Besonders hervorgehoben wurde auf dem Gipfel die erste „Smart School“ Deutschlands in Saarbrücken. Dort gibt es 1-zu-1 Tablets, Mini-Computer, Arduino-Bords und interaktive Whiteboards. Das ist noch nicht neu. Die Kanzlerin hat durch ihre Fragen an die Schülerinnen und Schüler (wahrscheinlich unabsichtlich) die reine PR-Aktion entlarvt: auf die Frage ob sie die Tablets mit nach Hause nehmen dürften, kam als Antwort: „nein“. Und was wünschen sich die Schülerinnen und Schüler, fragte die Kanzlerin. Antwort: die Nutzung der Tablets auch in anderen Fächern. Von Medienintegration also noch weit entfernt. Da gibt es landauf, landab schon Schulen, die sehr viel „smarter“ sind.

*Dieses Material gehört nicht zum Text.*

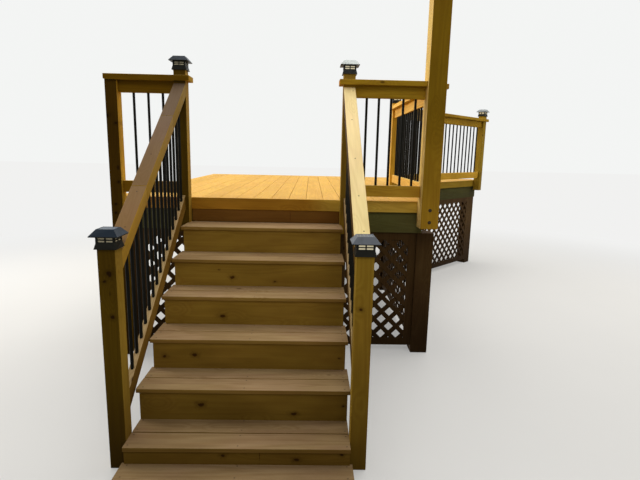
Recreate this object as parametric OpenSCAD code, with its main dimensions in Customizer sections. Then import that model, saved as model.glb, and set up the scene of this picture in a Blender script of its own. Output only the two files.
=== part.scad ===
// Wooden deck stair with its landing, guards and lantern post caps.
// X runs to the right, Y into the climb, Z up. The ground is at z = 0.
// The origin is the middle of the middle stringer's foot.

/* [Flight] */
// Rise from one tread to the next
rise = 190.3; // [170:0.1:200]
// Run from one riser to the next
run = 257.7; // [245:0.1:280]
// Rise of the short step above the lowest tread
short_rise = 100; // [80:1:150]
// Height of the lowest tread above the ground
first_tread_top = 58.2; // [50:0.1:80]
// Clear width between the newel posts
clear_w = 1180; // [1000:1:1400]
// Length by which the treads run past the newels' inner faces
tread_past = 13; // [0:1:30]
// Overhang of a tread past the riser under it
nosing = 11.6; // [5:0.1:30]
// Slot between the top tread and the riser behind it
top_slot = 11.5; // [4:0.1:20]
// Thickness of the tread boards
tread_t = 25.4; // [20:0.1:40]
// Radius along the edges of the tread boards
tread_round = 5; // [2:0.5:8]
// Gap between the two boards of a tread
tread_gap = 5; // [2:0.5:8]
// Thickness of the riser boards
riser_t = 19; // [12:0.5:25]
// Inset of the riser ends from the stringers' outer faces
riser_inset = 2; // [0:0.5:15]
// Depth of the stringer boards
stringer_d = 286; // [235:1:300]
// Setback of the stringers' toe from the lowest nosing
toe_back = 35; // [20:1:60]
// Height of the board that the stringers hang on
hanger_h = 140; // [120:1:184]

/* [Lumber] */
// Side of the square newel posts
post_w = 88.9; // [75:0.1:100]
// Side of the tall post and the support posts
big_post_w = 139.7; // [120:0.1:150]
// Thickness of two-by lumber
two_by = 38; // [30:0.5:45]
// Depth of the rails that stand on edge
rail_d = 89; // [70:1:100]
// Width of the flat cap rail
cap_rail_w = 140; // [120:1:160]
// Width of one deck or tread board
board_w = 139.7; // [120:0.1:145]
// Depth of the rim boards and joists
joist_d = 235; // [184:1:286]

/* [Posts] */
// Distance from the deck's rim to the front of the lower newels
foot_newel_y = 1547.6; // [1500:0.1:1600]
// Length by which the lower newels rise past the handrails' lower ends
foot_neck = 47.6; // [30:0.1:150]
// Height by which the right lower newel stops short of the left one
foot_drop = 14; // [0:0.5:14]
// Length by which the upper newels rise past the cap rail
head_neck = 65; // [30:1:150]
// Distance from the middle of the flight to the wall post's outer face
wall_post_x = 1192; // [1100:1:1400]
// Distance from the middle of the flight to the tall post's inner face
tall_post_x = 1218; // [1100:1:1400]
// Length of the tall post
tall_post_l = 2438; // [1500:1:3000]
// Height by which the tall post hangs below the deck
tall_post_drop = 203; // [150:1:240]
// Height by which the corner post and the wing's post hang below the deck
edge_post_drop = 150; // [120:1:240]

/* [Stair guards] */
// Thickness of the handrail, square to its slope
handrail_t = 76; // [38:1:89]
// Distance from the cap rail down to the handrail, where it meets the upper newel
handrail_drop = 18.5; // [1:0.5:100]
// Height of the bottom rail's top above the line of the nosings
bottom_rail_lift = 67; // [55:0.5:90]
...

Wo viel Licht ist, findet sich also auch Schatten: Es ist völlig unklar, wie der #digitalpaktD der Bundesministerin für Bildung und Forschung und die dazugehörige Bund-Länder-Vereinbarung aussehen wird. Selbst wenn 5 Milliarden Euro bereitstehen (was erst in der nächsten Legislaturperiode im Haushalt verankert werden könnte), bleibt zu fragen, wie eine Umsetzung im föderalen System mit hochgradig selbständigen Kommunen als Schulträger erfolgen wird. Diese Komplexität im Mehrebenensystem Schule haben wir immer wieder hervorgehoben (zuletzt in meinem Vortrag bei der Präsentation der Sonderauswertung "schule digital" der Initiative D21).
Nachdem sich der aufgewirbelte Staub gelegt hat, wird sich zeigen, wie nachhaltig die Entwicklungen sind. Der nächste Höhepunkt lässt nicht lange auf sich warten: am 8.12.2016 stellt die KMK ihrer „Strategie zur Bildung in einer digitalisierten Welt“ vor. Das ist die Replik auf die Bundesinitiative mit großem Einigungsdrang der Länder. Es bleibt spannend.